A successful session creation flow stores:

• delegate key
• duration-derived expiration
• action allowlist
• block marker used for cleanup

A SessionCreated event confirms successful activation.

Usage

A delegated business call remains valid only when all validation checks pass. A rejected session produces an error before domain mutation.

Deletion

The pattern supports both manual deletion and delayed automatic cleanup.

Deletion paths:

1. explicit deletion requested through session service methods;
2. scheduled self-message after expiration.

That cleanup design requires enough gas for the delayed deletion path and a coherent ms_per_block approximation.

Security requirements

• Bind each delegated method to the correct ActionsForSession variant.
• Keep the action set narrow and explicit.
• Preserve exact signature payload compatibility in signature-based flows.
• Treat session validation as an authorization layer, not a replacement for domain checks.
• Configure expiration and cleanup parameters carefully.

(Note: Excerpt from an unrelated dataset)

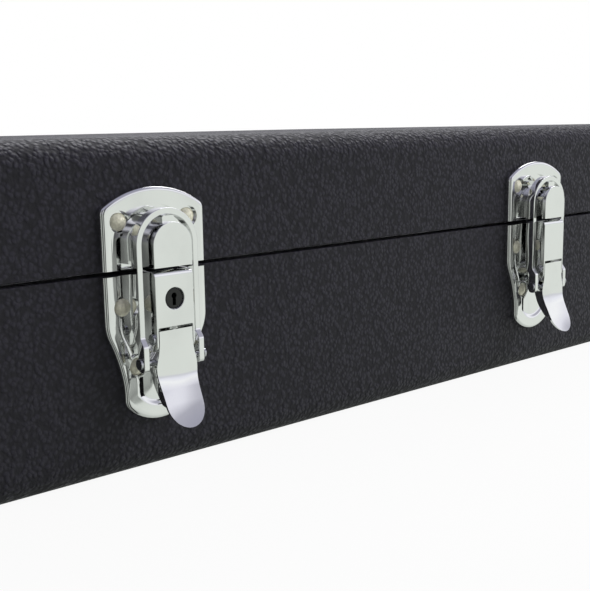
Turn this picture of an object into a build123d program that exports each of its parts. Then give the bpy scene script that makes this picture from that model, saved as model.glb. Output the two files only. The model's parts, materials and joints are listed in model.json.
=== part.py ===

Practical guidance for production systems

Recommended practices for production use:

• Keep ActionsForSession small and domain-specific.
• Use short session durations by default.
• Add explicit revocation flows where user control is important.
• Isolate session infrastructure from business storage and business logic.
• Cover negative scenarios in integration tests before deployment.

Typical use cases include mobile applications, relayer-based UX, game sessions, and temporary delegated actions with limited scope.

Source code

Pattern repository:

• vara-dapp-patterns/contracts/signless-gasless

Reusable session-service repository:

• signless-gasless-session-service

Related documentation:

• Sails

Summary

The Signless & Gasless Sessions pattern provides a reusable model for temporary and restricted delegated execution in Sails-based contracts on Vara.

The generated session subsystem reduces boilerplate, centralizes validation, and keeps business methods compact. The result is a cleaner separation between session authorization and domain logic, with a structure suitable for production-grade contract systems.